## GIVEN PROBLEM:
Repeat the whole listing exactly as written.

## DATA PROVIDED:
┏━━

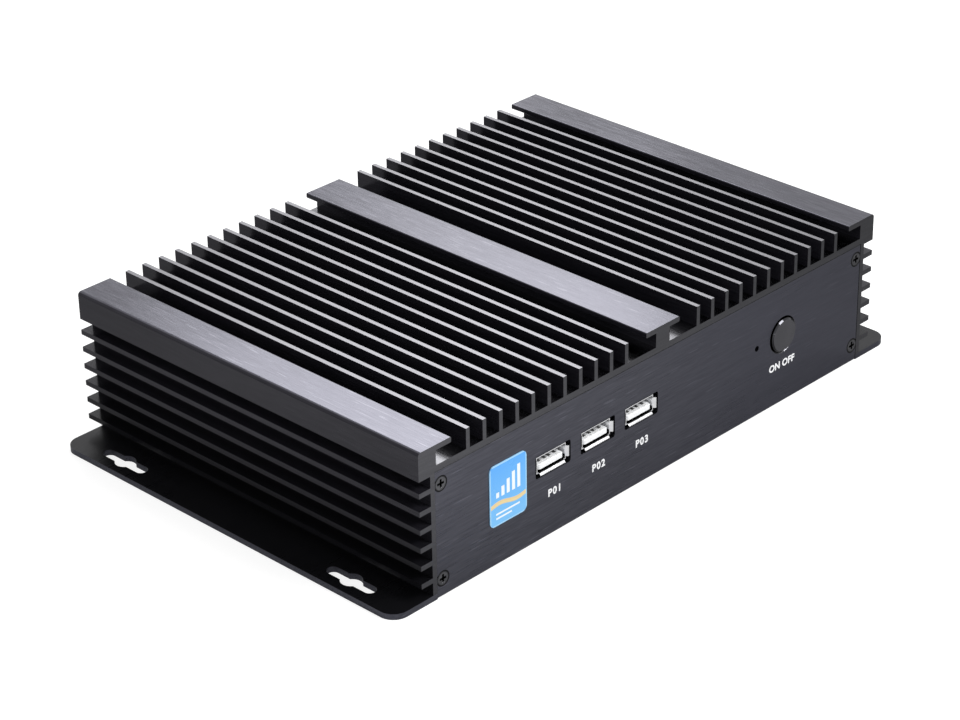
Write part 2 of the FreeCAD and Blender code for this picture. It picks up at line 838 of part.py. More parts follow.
# ---------------------------------------------------------------- mainboard
def mainboard():
    """The circuit board with its mounting holes and a notch in front for the switch and the lamp."""
    middle_z = board_under_z + board_thickness / 2
    board = rounded_box((0, 0, middle_z), (board_width, board_depth, board_thickness), board_corner, 2)
    holes = [rod(board_hole_radius, (x, y, board_under_z), (x, y, board_top_z))
             for x, y in spacer_points + block_screw_points]
    left = lamp_x - lamp_diameter / 2 - lamp_flange_rim - board_notch_gap
    right = button_x + switch_size / 2 + board_notch_gap
    reach = board_face + board_notch_gap
    notch = rounded_box(((left + right) / 2, front_y, middle_z),
                        (right - left, 2 * reach, 2 * board_thickness), board_notch_corner, 2)
    return cut_all(board, holes + [notch])


def board_spacers():
    """Hexagonal spacers screwed into the roof, with a threaded bore for the board screw."""
    spacers = []
    for x, y in spacer_points:
        bar = hexagon_rod(spacer_across_flats, (x, y, board_top_z), (0, 0, roof_z - board_top_z))
        stud = rod(spacer_stud_radius, (x, y, roof_z), (x, y, roof_z + spacer_stud_length))
        bore = rod(spacer_thread_radius, (x, y, board_top_z), (x, y, board_top_z + spacer_bore_depth))
        spacers.append(join(bar, stud).cut(bore))
    return spacers


def board_screws():
    """Pan-head screws from below through the board into the spacers."""
    screws = []
    for x, y in spacer_points:
        screw = pan_screw(board_screw_head_radius, board_screw_head_height, board_screw_radius,
                          board_screw_length)
        screw.translate(Vector(x, y, board_under_z))
        screws.append(screw)
    return screws


def processor():
    """The processor package: a thin substrate with two bare dies."""
    low = board_top_z
    substrate = middle_box((processor_x, processor_y, low + processor_substrate / 2),
                           (processor_width, processor_depth, processor_substrate))
    die_z = low + processor_substrate + processor_die / 2
    total = main_die_width + die_gap + second_die_width
    left = processor_x - total / 2
    main = middle_box((left + main_die_width / 2, processor_y, die_z),
                      (main_die_width, die_depth, processor_die))
    second = middle_box((left + total - second_die_width / 2, processor_y, die_z),
                        (second_die_width, die_depth, processor_die))
    return join(substrate, main, second)


def processor_pad():
    """The thin pad between the dies and the block."""
    total = main_die_width + die_gap + second_die_width
    z_span = (processor_top_z, block_bottom_z)
    middle_z = sum(z_span) / 2
    return middle_box((processor_x, processor_y, middle_z), (total, die_depth, pad_thickness))


def heat_block():
    """The solid aluminium block that carries heat from the processor to the roof."""
    height = block_top_z - block_bottom_z
    centre = (processor_x, processor_y, block_bottom_z + height / 2)
    block = rounded_box(centre, (block_width, block_depth, height), block_corner, 2)
    legs, bores = [], []
    for x, y in block_screw_points:
        legs.append(rod(board_screw_head_radius, (x, y, board_top_z), (x, y, block_bottom_z)))
        top = block_bottom_z + block_screw_bite + thread_end_gap
        bores.append(rod(block_screw_radius + screw_clearance, (x, y, board_top_z), (x, y, top)))
    return cut_all(join(block, *legs), bores)


def roof_pad():
    """The thin pad between the block and the roof."""
    centre = (processor_x, processor_y, block_top_z + pad_thickness / 2)
    return middle_box(centre, (block_width, block_depth, pad_thickness))


def heat_block_screws():
    """Pan-head screws from below through the board into the block."""
    screws = []
    length = block_bottom_z + block_screw_bite - board_under_z
    for x, y in block_screw_points:
        screw = pan_screw(board_screw_head_radius, board_screw_head_height, block_screw_radius, length)
        screw.translate(Vector(x, y, board_under_z))
        screws.append(screw)
    return screws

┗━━

## WORKED ANSWER:
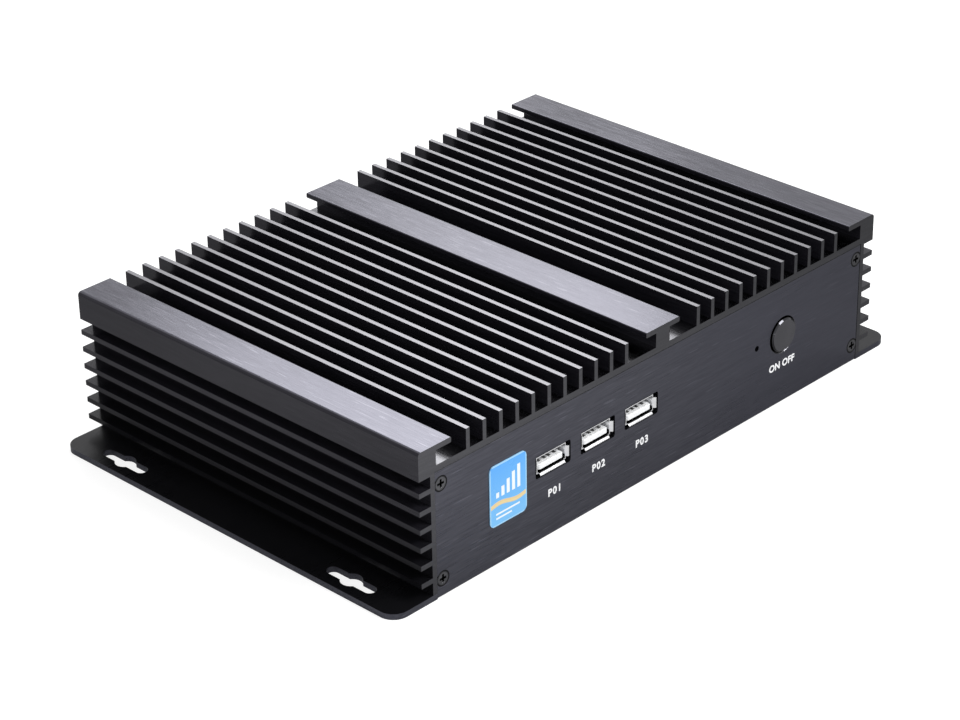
Write part 2 of the FreeCAD and Blender code for this picture. It picks up at line 838 of part.py. More parts follow.
# ---------------------------------------------------------------- mainboard
def mainboard():
    """The circuit board with its mounting holes and a notch in front for the switch and the lamp."""
    middle_z = board_under_z + board_thickness / 2
    board = rounded_box((0, 0, middle_z), (board_width, board_depth, board_thickness), board_corner, 2)
    holes = [rod(board_hole_radius, (x, y, board_under_z), (x, y, board_top_z))
             for x, y in spacer_points + block_screw_points]
    left = lamp_x - lamp_diameter / 2 - lamp_flange_rim - board_notch_gap
    right = button_x + switch_size / 2 + board_notch_gap
    reach = board_face + board_notch_gap
    notch = rounded_box(((left + right) / 2, front_y, middle_z),
                        (right - left, 2 * reach, 2 * board_thickness), board_notch_corner, 2)
    return cut_all(board, holes + [notch])


def board_spacers():
    """Hexagonal spacers screwed into the roof, with a threaded bore for the board screw."""
    spacers = []
    for x, y in spacer_points:
        bar = hexagon_rod(spacer_across_flats, (x, y, board_top_z), (0, 0, roof_z - board_top_z))
        stud = rod(spacer_stud_radius, (x, y, roof_z), (x, y, roof_z + spacer_stud_length))
        bore = rod(spacer_thread_radius, (x, y, board_top_z), (x, y, board_top_z + spacer_bore_depth))
        spacers.append(join(bar, stud).cut(bore))
    return spacers


def board_screws():
    """Pan-head screws from below through the board into the spacers."""
    screws = []
    for x, y in spacer_points:
        screw = pan_screw(board_screw_head_radius, board_screw_head_height, board_screw_radius,
                          board_screw_length)
        screw.translate(Vector(x, y, board_under_z))
        screws.append(screw)
    return screws


def processor():
    """The processor package: a thin substrate with two bare dies."""
    low = board_top_z
    substrate = middle_box((processor_x, processor_y, low + processor_substrate / 2),
                           (processor_width, processor_depth, processor_substrate))
    die_z = low + processor_substrate + processor_die / 2
    total = main_die_width + die_gap + second_die_width
    left = processor_x - total / 2
    main = middle_box((left + main_die_width / 2, processor_y, die_z),
                      (main_die_width, die_depth, processor_die))
    second = middle_box((left + total - second_die_width / 2, processor_y, die_z),
                        (second_die_width, die_depth, processor_die))
    return join(substrate, main, second)


def processor_pad():
    """The thin pad between the dies and the block."""
    total = main_die_width + die_gap + second_die_width
    z_span = (processor_top_z, block_bottom_z)
    middle_z = sum(z_span) / 2
    return middle_box((processor_x, processor_y, middle_z), (total, die_depth, pad_thickness))


def heat_block():
    """The solid aluminium block that carries heat from the processor to the roof."""
    height = block_top_z - block_bottom_z
    centre = (processor_x, processor_y, block_bottom_z + height / 2)
    block = rounded_box(centre, (block_width, block_depth, height), block_corner, 2)
    legs, bores = [], []
    for x, y in block_screw_points:
        legs.append(rod(board_screw_head_radius, (x, y, board_top_z), (x, y, block_bottom_z)))
        top = block_bottom_z + block_screw_bite + thread_end_gap
        bores.append(rod(block_screw_radius + screw_clearance, (x, y, board_top_z), (x, y, top)))
    return cut_all(join(block, *legs), bores)


def roof_pad():
    """The thin pad between the block and the roof."""
    centre = (processor_x, processor_y, block_top_z + pad_thickness / 2)
    return middle_box(centre, (block_width, block_depth, pad_thickness))


def heat_block_screws():
    """Pan-head screws from below through the board into the block."""
    screws = []
    length = block_bottom_z + block_screw_bite - board_under_z
    for x, y in block_screw_points:
        screw = pan_screw(board_screw_head_radius, board_screw_head_height, block_screw_radius, length)
        screw.translate(Vector(x, y, board_under_z))
        screws.append(screw)
    return screws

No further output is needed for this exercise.